My Boat is sitting on a '86 Shorelander that most likely came as a package deal when the boat was originally purchased . It's galvanized and the mast crutches work great , It has a winch and the bunks are carpeted 2x4's . It also has bearing buddies. It tows great, handling the 120 mile (one way) trip to Huntington Lake in stride.

Pics of her when I bought her last summer.



Step On Fenders??

Hi --
I was noticing that in the pictures of Liketoboat's trailer, the fenders have non-skid patches on top and appear to be pretty robust. Are these strong enough to use as steps up into the boat??

If so -- I gotta have THAT!!! I've been lugging a small ladder along and it's getting to be a drag. Also like the long tongue to keep the back wheels of the tow vehicle out of the wet, that would be real useful at low tide b/c the ramp gets very slippery on the parts where it spends the majority -- but not all the time -- covered in water. Dunno why because a little farther in it's always covered and there's gunk growing there but it's not nearly as slippery.
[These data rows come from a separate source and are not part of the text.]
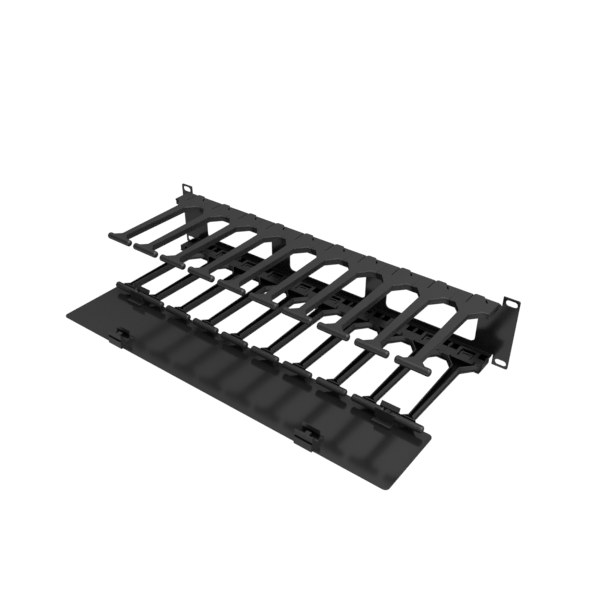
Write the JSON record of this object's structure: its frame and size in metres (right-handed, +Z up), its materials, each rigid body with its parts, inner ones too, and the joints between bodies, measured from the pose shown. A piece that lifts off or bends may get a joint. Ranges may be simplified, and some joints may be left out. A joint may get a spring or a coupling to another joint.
{
  "type": "horizontal cable manager",
  "caption": "Horizontal cable manager for a 19 inch rack: folded panel with T-shaped cable fingers above and below and a clip-on cover swung open.",
  "frame": {"origin": "middle of the front face of the rack ears, which is the centre of the four rack slots", "axes": "+X to the right seen from the front, +Y to the rear into the rack, +Z up; the fingers point to the front along -Y"},
  "size_m": [0.4826, 0.2277, 0.0907],
  "materials": {
    "painted_steel": "black powder coat, satin",
    "painted_cover": "black powder coat, smooth satin",
    "moulded_plastic": "black moulded, fine matt"
  },
  "bodies": {
    "rack_panel": {"back_panel": "painted_steel", "top_finger_01": "moulded_plastic", "top_finger_02": "moulded_plastic", "top_finger_03": "moulded_plastic", "top_finger_04": "moulded_plastic", "top_finger_05": "moulded_plastic", "top_finger_06": "moulded_plastic", "top_finger_07": "moulded_plastic", "top_finger_08": "moulded_plastic", "top_finger_09": "moulded_plastic", "top_finger_10": "moulded_plastic", "bottom_finger_01": "moulded_plastic", "bottom_finger_02": "moulded_plastic", "bottom_finger_03": "moulded_plastic", "bottom_finger_04": "moulded_plastic", "bottom_finger_05": "moulded_plastic", "bottom_finger_06": "moulded_plastic", "bottom_finger_07": "moulded_plastic", "bottom_finger_08": "moulded_plastic", "bottom_finger_09": "moulded_plastic", "bottom_finger_10": "moulded_plastic"},
    "cover": {"cover_panel": "painted_cover", "hinge_clip_left": "moulded_plastic", "hinge_clip_right": "moulded_plastic", "latch_clip_left": "moulded_plastic", "latch_clip_right": "moulded_plastic"}
  },
  "joints": [
    {"name": "cover_hinge", "type": "hinge", "parent": "rack_panel", "child": "cover", "pos_m": [0, -0.1466, -0.035], "axis": [-1, 0, 0], "range_deg": [-25, 90]}
  ]
}
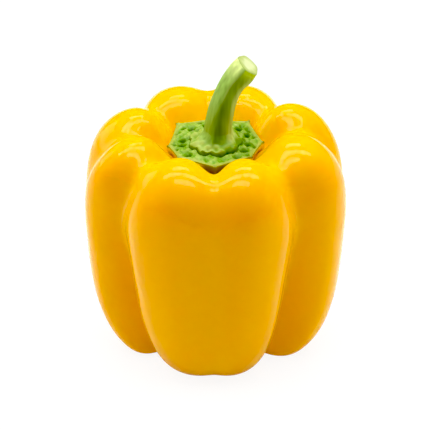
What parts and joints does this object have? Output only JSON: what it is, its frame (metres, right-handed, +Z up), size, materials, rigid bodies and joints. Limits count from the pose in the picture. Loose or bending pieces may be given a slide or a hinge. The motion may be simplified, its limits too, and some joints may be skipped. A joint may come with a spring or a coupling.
{
  "type": "bell pepper",
  "caption": "Blocky bell pepper with deep lobes, a sunken angular calyx and a short curved stalk, standing on the feet of its lobes.",
  "frame": {"origin": "on the surface that the pepper stands on, under the middle of the fruit", "axes": "+Z up through the fruit's middle, -Y towards the broad lobe that the picture shows in front, +X to the picture's right, where the stalk bends"},
  "size_m": [0.0832, 0.0782, 0.1044],
  "materials": {
    "skin": "smooth waxy yellow skin, glossy",
    "green": "soft satin green, paler at the cut end"
  },
  "bodies": {
    "root": {"fruit": "skin", "calyx_and_stalk": "green"}
  },
  "joints": []
}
Yesterday a young fella went in flat on his back with a big splash right in front of the three pretty young girls who were already in the ski boat he was launching. The slacker guys and retirees who hang out in the park enjoyed it a whole bunch. :D

Yes, the fenders are 1/8 steel plate material, and the way they are mounted you can definitely stand on them. I am 200 pounds, and they don't deflect at all. This trailer is at least 20 years old, built out of solid steel, the old fashion way! Someone had already replaced the tires on it before I bought it and being galvanized, it has held up beautifully. An old fashion "made in the USA" product for sure.
Cool. I need to do some work on my Highlander trailer. It's not as wide as yours so step-on fenders will be a challenge, but that's part of the fun.

jim / so. fla.
Thread starter #11
86 shoreland'r


is the model plate still affixed to the trailer, as I have a shoreland'r perhaps I can purchase a 'replacement' part and replace my winch post with the one from your model. that will correct the mast crutch situation.